Look for those learners who have a strategy for choosing shapes and those who use trial and improvement.

Look for learners who swap shapes for other equivalent shapes each time they look for a new arrangement rather than starting from the beginning.

Encourage learners to put all their completed chicks together and ask “what is the same?” “what is different?”

Posted in Easter, Estimation, Logical reasoning

## Easter Estimation

Digit Dog and Calculating Cat have been inspired by Steve Wyborney www.stevewyborney.com to create this estimation activity.

Show the first slide and ask:

How many eggs are in the pot?

Take estimations and then reveal the answer.

Show picture 2 and ask the same question. Compare the pots – are there more eggs or fewer eggs? Take some estimates and then reveal the answer.
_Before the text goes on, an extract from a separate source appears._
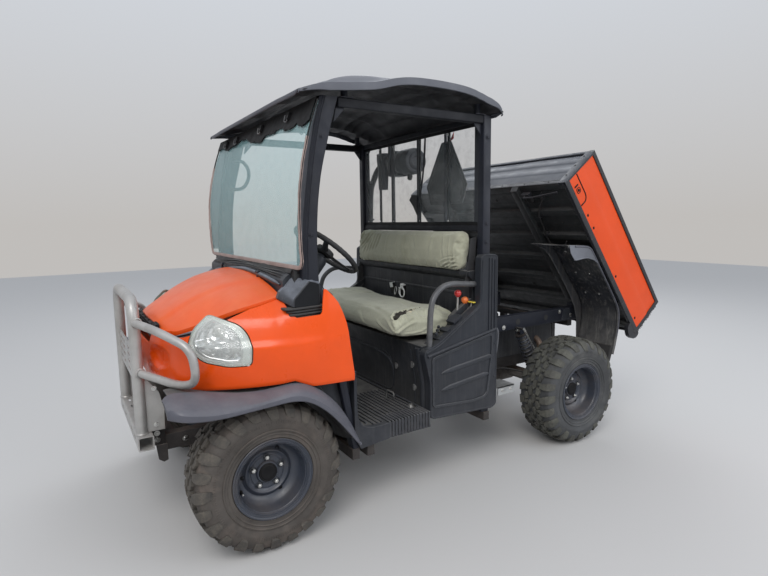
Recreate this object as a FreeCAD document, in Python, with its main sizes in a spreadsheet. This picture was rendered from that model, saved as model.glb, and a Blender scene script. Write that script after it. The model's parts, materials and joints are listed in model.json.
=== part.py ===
import FreeCAD, Part
import math
import os

# Side by side utility vehicle with a tipping load bed.
# The vehicle faces -Y, its left side is +X, +Z is up, and sizes are in millimetres.
# Places below are measured from the front axle (y = 0) and the ground (z = 0).
# Every finished piece is then moved by frame_shift, so that the origin lies on the
# ground below the middle of the whole vehicle.

os.makedirs("parts", exist_ok=True)
V = FreeCAD.Vector
doc = FreeCAD.newDocument("utility_vehicle")
sheet = doc.addObject("Spreadsheet::Sheet", "sizes")

# alias, value, what it is
SIZES = [
    ("frame_shift", 1087.5, "front axle to the middle of the vehicle"),
    ("wheelbase", 1925.0, "front axle to rear axle"),
    ("track_half", 585.0, "middle of a tyre from the centre plane"),
    ("axle_height", 317.5, "wheel centre above the ground"),
    ("tyre_radius", 317.5, "outside of the tread"),
    ("tyre_half_width", 127.0, "bulge of the side wall"),
    ("rim_seat_radius", 152.0, "bead seat"),
    ("rim_flange_radius", 170.0, "edge of the rim"),
    ("spindle_radius", 20.0, "wheel spindle"),
    ("bearing_gap", 0.05, "running clearance of pins and spindles"),
    ("kingpin_x", 540.0, "steering axis from the centre plane"),
    ("kingpin_radius", 10.0, "steering pin"),
    ("steer_arm", 70.0, "kingpin to the tie rod"),
    ("rail_inner", 200.0, "inner face of a chassis rail"),
    ("rail_width", 50.0, "width of a chassis rail"),
    ("bed_rail_inner", 335.0, "inner face of an upper rail"),
    ("bed_rail_bottom", 680.0, "underside of an upper rail"),
    ("bed_rail_top", 765.0, "top of an upper rail"),
    ("bed_rail_front", 1275.0, "front end of an upper rail"),
    ("bed_rail_rear", 2260.0, "rear end of an upper rail"),
    ("pivot_y", 2235.0, "bed hinge from the front axle"),
    ("pivot_z", 772.0, "bed hinge above the ground"),
    ("pivot_pin_radius", 15.0, "bed hinge pin"),
    ("bed_tilt", 52.55, "degrees the bed is raised"),
    ("bed_half_width", 724.0, "outside of the bed"),
    ("bed_front", 1286.0, "front of the lowered bed"),
    ("bed_rear", 2450.0, "rear of the lowered bed"),
    ("bed_floor_bottom", 800.0, "underside of the lowered bed"),
    ("bed_top", 1103.0, "top edge of the lowered bed"),
    ("bed_wall", 18.0, "thickness of a bed wall"),
    ("cylinder_x", 295.0, "lift cylinder, right of the centre plane"),
    ("cylinder_base_y", 2100.0, "lower pin of the lift cylinder"),
    ("cylinder_base_z", 460.0, "lower pin of the lift cylinder"),
    ("cylinder_eye_y", -300.0, "upper pin from the bed hinge, bed lowered"),
    ("cylinder_eye_z", -10.0, "upper pin from the bed hinge, bed lowered"),
    ("cylinder_radius", 27.0, "outside of the barrel"),
    ("cylinder_length", 312.0, "length of the barrel"),
    ("rod_radius", 14.0, "piston rod"),
    ("post_x", 611.0, "rear roll frame post from the centre plane"),
    ("rear_post_y", 1201.0, "rear roll frame post"),
    ("post_depth", 50.0, "roll frame post along the vehicle"),
    ("post_width", 45.0, "roll frame post across the vehicle"),
    ("post_top", 1868.0, "top of the roll frame"),
    ("roof_half_width", 705.0, "edge of the roof"),
    ("roof_front", 170.0, "front edge of the roof"),
    ("roof_rear", 1262.0, "rear edge of the roof"),
    ("roof_wall", 14.0, "thickness of the roof shell"),
    ("cab_half_width", 655.0, "outside of the cab side panels"),
    ("cab_panel", 50.0, "depth of a cab side panel"),
    ("floor_top", 400.0, "top of the floor"),
    ("floor_half_width", 655.0, "edge of the floor"),
    ("glass_half_width", 705.0, "edge of the windshield"),
    ("glass_wall", 6.0, "thickness of the windshield"),
    ("guard_post_x", 290.0, "front guard post"),
    ("guard_y", -430.0, "plane of the front guard"),
    ("guard_tube", 24.0, "radius of the guard tube"),
    ("guard_bottom", 420.0, "bottom of the guard posts"),
    ("guard_top", 1042.0, "middle of the top bar of the guard"),
    ("flare_half_width", 760.0, "outside of the front flares"),
    ("wheel_x", 330.0, "steering wheel from the centre plane"),
    ("wheel_y", 435.0, "centre of the steering wheel"),
    ("wheel_z", 1215.0, "centre of the steering wheel"),
    ("wheel_tilt", 40.0, "degrees the steering column leans"),
    ("wheel_ring", 172.0, "radius of the steering wheel ring"),
    ("wheel_grip", 13.0, "radius of the steering wheel grip"),
    ("cushion_half_width", 545.0, "bench cushion"),
    ("backrest_half_width", 540.0, "backrest cushion"),
]
for row, (alias, value, note) in enumerate(SIZES, start=1):
    sheet.set("A%d" % row, alias)
    sheet.set("B%d" % row, str(value))
    sheet.set("C%d" % row, note)
    sheet.setAlias("B%d" % row, alias)
doc.recompute()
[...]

Show picture 3 but this time ask learners to write down their estimation and then to tell their partner why they chose that number. This generates mathematical talk and explanations.

I chose _____ because___________

I looked at pot __ and thought__________

I think __________ because_____________

Repeat for picture 4.

Posted in combinations, Easter, Making totals, Money

## Coin combinations

Digit Dog has bought a chocolate egg for 50p. He paid for it using silver coins. Which coins do you think he used? Which coins did he definitely not use? Why?

How many different ways do you think he could pay? Convince me that you have found all the different ways. Explain your thinking.

What is the least number of coins he could use? What is the most?

What if…………..

……..Digit Dog bought something for 50p, 75p, £1……..any amount you like?

……..he could use any coins? How many ways to pay would there be then?

Make up some questions like this for your friends.